Welcome – Social & Physical Environments. At Stelly’s, we:
- Spend the first week of each new semester focusing on classroom culture and relationships within our classrooms.
- Have increased the number of social tables in common areas around the school for students to sit at during break and lunch
- Have Mug-up every Friday to foster staff relationships and connections.
Include – Student Engagement & Belonging. At Stelly’s:
- We offer a Social Leadership class that organizes and runs fun events for the student body (ie, School Spirit Assemblies, Friday Fun Days, Spirit Weeks, Fill-the-Hive Food Drive, Kindness Drive for holiday hampers)
- We host numerous clubs and teams that provide a space of belonging for many students (ie, GSA club, BIPOC club, Social Justice Club, Culture Club, Book Club, Gardening Club, Paddling Club, Model United Nations Club, Dungeons & Dragons Club, Textile Arts Club, Chess Club).
- We have moved the Cultural Room to the front of the school to mark its presence and importance in our school.
- We spend extra time and resources focusing on a positive transition into high school with grade 8 visits for a day in May/June, offer a TRAILS program for a selection few that might need an extended transition period, student summer tours in August, student leadership phone calls to welcome new students to Stelly’s, have just grade 9s on the first day back in September, and have staff (ISTs, counsellors, admin) do transition meetings with their Bayside counterparts to discuss students who might need additional support.
Understand – Mental Health Literacy & Knowing your Students. At Stelly’s
- We are in year two of a systems approach to SEL. We have appointed a Wellness Team (including the expenditure of a block of teacher staffing time) who are tasked with organizing and running a series of four Wellness Days per year. On these Wellness Days, all students participate in a series of presentations on topics (see below) that are designed to promote mental health awareness and resilience. Feedback collected from students after each session is used to refine our offerings for the following year.
Grade 9 - Building Resilience and Health Bondaries
| Online Harassment | Managing Stress, Anxiety and Grief | How to Support Struggling Friends | Cannabis Use and Impacts |
Grade 10 - Making Informd Choices for Personal Safety and Wellbeing
| Gratitude Changes Everything | Consent and Abusive Relationships | Addiction adn Substane (mis)Use | Gangs and Recruitment |
Grade 11 - Navigating Life's Challenges: Health, Resilience, and Global Awareness
| Sexual Health | Trafficking Pornography, and addiction | Turning Welness Data into Real Change | Ecological Grief and Climate Anxiety |
Grade 12 - Empowering Future-Ready Citizens
| Finances for the Future | Community Supports for Substance Use and Addiction | Violence is Preventable | Traumatic Brain Injury: Impact and Prevention |
- In our October & November staff meetings each year, we complete a Relationship Mapping activity with theentire staff to identify which grade 9 (or new to Stelly’s) students might not yet have a positive staff relationship and then we undergo a process to foster these connections. We also come back to this list at the beginning of the next school year to determine which students, as grade 10s, do not have a positive staff connection.
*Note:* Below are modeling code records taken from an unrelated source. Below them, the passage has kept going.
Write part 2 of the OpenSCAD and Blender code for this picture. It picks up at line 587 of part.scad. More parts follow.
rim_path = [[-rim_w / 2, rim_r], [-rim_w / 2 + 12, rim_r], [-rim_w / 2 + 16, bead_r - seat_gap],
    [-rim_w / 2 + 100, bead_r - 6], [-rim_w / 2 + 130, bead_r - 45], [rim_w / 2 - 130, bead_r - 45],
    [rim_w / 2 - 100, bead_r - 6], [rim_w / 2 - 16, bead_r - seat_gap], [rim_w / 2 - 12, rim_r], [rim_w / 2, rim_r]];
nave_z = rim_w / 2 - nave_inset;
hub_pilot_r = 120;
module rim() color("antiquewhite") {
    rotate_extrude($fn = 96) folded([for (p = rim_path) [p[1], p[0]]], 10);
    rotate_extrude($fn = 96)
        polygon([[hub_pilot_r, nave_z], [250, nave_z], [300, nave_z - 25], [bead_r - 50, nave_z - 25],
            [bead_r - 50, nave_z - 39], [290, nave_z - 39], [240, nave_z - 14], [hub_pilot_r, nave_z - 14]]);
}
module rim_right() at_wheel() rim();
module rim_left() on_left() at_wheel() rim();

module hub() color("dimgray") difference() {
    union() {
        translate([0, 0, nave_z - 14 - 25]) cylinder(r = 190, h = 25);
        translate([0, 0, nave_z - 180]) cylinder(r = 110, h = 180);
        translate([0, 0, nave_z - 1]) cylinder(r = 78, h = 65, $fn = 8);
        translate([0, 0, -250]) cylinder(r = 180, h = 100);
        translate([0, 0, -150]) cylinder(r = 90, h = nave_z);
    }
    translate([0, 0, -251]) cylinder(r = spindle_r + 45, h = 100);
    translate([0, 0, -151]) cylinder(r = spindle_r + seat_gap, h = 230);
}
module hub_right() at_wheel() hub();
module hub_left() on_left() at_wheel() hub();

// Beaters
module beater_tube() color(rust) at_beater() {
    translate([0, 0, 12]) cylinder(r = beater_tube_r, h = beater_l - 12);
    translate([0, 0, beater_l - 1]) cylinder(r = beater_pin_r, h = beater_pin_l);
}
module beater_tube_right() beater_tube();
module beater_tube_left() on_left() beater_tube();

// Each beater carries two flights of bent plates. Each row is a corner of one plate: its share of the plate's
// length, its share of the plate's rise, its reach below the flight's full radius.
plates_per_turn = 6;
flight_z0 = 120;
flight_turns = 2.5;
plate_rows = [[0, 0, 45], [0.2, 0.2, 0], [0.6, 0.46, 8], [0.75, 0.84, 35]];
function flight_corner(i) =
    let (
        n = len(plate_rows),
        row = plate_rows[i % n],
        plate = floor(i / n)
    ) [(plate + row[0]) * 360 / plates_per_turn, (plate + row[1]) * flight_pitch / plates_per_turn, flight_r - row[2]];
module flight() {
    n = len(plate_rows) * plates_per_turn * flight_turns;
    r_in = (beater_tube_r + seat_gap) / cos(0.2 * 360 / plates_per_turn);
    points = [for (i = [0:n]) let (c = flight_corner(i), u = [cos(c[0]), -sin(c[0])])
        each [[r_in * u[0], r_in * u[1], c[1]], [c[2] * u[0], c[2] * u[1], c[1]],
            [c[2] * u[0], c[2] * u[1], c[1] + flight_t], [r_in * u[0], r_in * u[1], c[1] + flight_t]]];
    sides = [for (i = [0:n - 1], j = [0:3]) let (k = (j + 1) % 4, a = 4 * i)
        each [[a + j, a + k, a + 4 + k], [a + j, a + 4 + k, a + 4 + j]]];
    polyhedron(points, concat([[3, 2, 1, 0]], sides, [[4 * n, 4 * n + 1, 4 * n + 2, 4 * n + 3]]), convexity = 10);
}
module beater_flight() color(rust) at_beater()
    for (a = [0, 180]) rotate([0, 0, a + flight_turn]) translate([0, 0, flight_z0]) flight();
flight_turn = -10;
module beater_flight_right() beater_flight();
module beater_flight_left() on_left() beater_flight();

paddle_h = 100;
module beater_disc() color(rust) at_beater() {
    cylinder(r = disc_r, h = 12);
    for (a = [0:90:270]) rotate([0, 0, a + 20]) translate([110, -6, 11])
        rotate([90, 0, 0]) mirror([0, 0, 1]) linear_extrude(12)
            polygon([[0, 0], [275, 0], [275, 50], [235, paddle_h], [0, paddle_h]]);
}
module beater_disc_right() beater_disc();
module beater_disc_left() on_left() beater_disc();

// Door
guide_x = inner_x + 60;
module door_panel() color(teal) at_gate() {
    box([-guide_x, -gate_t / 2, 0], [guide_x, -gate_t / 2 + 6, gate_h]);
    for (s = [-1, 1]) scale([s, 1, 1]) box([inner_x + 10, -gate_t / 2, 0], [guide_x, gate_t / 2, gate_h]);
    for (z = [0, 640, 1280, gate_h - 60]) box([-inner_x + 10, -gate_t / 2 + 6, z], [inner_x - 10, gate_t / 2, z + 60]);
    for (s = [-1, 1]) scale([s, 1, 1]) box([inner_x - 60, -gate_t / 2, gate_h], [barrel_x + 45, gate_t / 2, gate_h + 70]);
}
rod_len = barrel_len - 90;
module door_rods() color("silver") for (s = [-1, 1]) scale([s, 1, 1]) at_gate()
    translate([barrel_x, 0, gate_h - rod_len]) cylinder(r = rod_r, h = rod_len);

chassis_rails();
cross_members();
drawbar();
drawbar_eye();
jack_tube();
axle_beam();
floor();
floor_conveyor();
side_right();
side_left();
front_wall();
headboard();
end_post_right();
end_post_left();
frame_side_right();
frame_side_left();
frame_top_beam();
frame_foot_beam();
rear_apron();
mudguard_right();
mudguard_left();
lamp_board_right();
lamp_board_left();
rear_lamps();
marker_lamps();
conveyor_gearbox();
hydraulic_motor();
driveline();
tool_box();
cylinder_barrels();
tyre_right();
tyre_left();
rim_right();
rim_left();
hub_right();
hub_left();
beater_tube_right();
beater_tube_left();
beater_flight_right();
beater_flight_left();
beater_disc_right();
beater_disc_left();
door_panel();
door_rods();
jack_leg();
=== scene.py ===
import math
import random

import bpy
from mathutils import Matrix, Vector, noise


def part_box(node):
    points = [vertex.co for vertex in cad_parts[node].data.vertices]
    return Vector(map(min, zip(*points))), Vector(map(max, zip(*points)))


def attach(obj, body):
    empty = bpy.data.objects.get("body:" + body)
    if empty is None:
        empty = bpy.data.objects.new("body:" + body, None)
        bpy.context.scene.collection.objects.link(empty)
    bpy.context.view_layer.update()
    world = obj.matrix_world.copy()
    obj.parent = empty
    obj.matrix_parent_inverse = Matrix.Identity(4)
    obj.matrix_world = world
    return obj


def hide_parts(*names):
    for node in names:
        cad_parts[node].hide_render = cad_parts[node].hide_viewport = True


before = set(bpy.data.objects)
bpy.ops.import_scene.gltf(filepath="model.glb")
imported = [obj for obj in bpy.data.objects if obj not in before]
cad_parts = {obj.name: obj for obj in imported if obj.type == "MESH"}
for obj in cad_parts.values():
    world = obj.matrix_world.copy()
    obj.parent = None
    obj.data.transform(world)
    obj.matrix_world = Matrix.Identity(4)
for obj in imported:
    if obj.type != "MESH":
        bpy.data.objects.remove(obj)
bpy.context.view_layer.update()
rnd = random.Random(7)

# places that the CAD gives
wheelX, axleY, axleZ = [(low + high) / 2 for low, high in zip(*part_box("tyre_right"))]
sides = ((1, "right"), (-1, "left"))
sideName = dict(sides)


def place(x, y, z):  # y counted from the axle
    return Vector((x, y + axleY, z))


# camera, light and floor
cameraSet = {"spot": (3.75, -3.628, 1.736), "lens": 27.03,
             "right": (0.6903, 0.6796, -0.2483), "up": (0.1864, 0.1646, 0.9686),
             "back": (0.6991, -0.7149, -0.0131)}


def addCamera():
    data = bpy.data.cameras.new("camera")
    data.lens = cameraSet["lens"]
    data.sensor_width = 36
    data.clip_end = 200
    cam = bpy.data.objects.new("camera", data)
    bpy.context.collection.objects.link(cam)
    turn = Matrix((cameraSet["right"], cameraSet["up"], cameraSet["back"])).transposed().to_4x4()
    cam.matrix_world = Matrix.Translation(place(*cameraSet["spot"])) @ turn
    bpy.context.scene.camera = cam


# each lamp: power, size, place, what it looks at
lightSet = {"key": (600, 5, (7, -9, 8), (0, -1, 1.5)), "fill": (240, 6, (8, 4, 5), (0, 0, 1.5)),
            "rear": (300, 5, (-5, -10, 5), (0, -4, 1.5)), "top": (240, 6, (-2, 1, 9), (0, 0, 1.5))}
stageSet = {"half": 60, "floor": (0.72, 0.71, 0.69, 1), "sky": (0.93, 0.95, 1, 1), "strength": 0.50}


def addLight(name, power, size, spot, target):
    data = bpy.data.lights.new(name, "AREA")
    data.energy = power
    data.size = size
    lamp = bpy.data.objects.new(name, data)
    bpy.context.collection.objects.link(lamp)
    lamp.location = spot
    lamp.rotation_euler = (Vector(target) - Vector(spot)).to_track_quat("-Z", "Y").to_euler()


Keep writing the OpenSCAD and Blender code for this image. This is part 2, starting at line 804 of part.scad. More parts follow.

Promote – Curriculum, Teaching & Learning. At Stelly’s:
- Our Physical & Health Education (PHE) teachers as well as our Career ife Education (CLE) 10 and Career Life Connections (CLC) teachers continue to provide learning opportunities around the health and well-being components of the curriculum.
- We employ three counsellors (1.5 FTE) and a full-time Youth and Family Counsellor (YFC) who work collaboratively to support our student body.
Partner – Home, School, Community Partnerships. At Stelly’s:
- We continue to have a Welcome Back BBQ at the beginning of each year to invite parents and students into the school, and are looking for other opportunities to invite parents and community members into our building.
- We ask teachers to reserve three Parent-Teacher Interview time slots for families of vulnerable students, and provide staff meeting time to make phone calls to invite in these families.
- We hold a rotating course selection evening in one of our four Indigenous communities to assist families with the course selection process and graduation planning. We are looking at ways to continue to provide these opportunities for low-barrier connections between the school and local communities.
- We have developed a long-term partnership with Human Nature Counselling that works with a small group of students each year to use nature and relationship-building to connect these students to staff members at our school.
Over the 2025-26 year, we will track progress on our initiatives identified in this year's plan, specifically we will continue with:
- Wellness Days (Year 2) – run four Wellness Days for all students. We would also like to find a way to better track students’ connection to wellness topics, and look at engaging parents in some wellness topics (through virtual and in-person parent sessions).
- Class profile meetings - bi-annual review of academic and SEL strengths and stretches with Inclusion support team (IST, counselor, admin, ELS, SLP, Psychologist, Literacy intervention) to guide term-to-term interventions in the area of SEL and support using the 3 tiers of intervention model and track and adjust over the year;
- Report card tracking: data from the previous school year and the current year will be tracked to identify areas where students might need additional support;
- Teacher observations - increase in student awareness of applying strategies, increase academic readiness, increase motivation, increase resilience and perseverance; and
- Student Voice (district sessions, survey feedback, leadership camp examine students’ mental health baseline and establish strategies which might help students improve wellness skills and resilience.
- Examine student attendance data (directly or through student survey) to see if there is any correlation between missed learning time and students who report wellness challenges.
By the end of this school year, Stelly’s grade 10-12 students will have had eight wellness sessions in total (while the grade 9s will have had four sessions). With a program that is designed to expose students to 16 different topics over the course of four years, it is hard to know when identifiable results will emerge, but we are hoping that we will start to gather anecdotal evidence (e.g. empathy interviews) and summary evidence (e.g. survey data) that suggests that students are gaining tools and strategies that are helping them deal with the wellness challenges faced by young people. By exposing parents to some of these same topics, we are hopeful that the learning will not stop at the school’s front door, and that students and their families will start a wellness feedback loop that reinforces the learning and improves wellness at both school and at home.
We are also hopeful that a more concerted effort around minimizing cell phone use in class and increasing student accountability around missed learning time will have positive effects on wellness for students (and staff).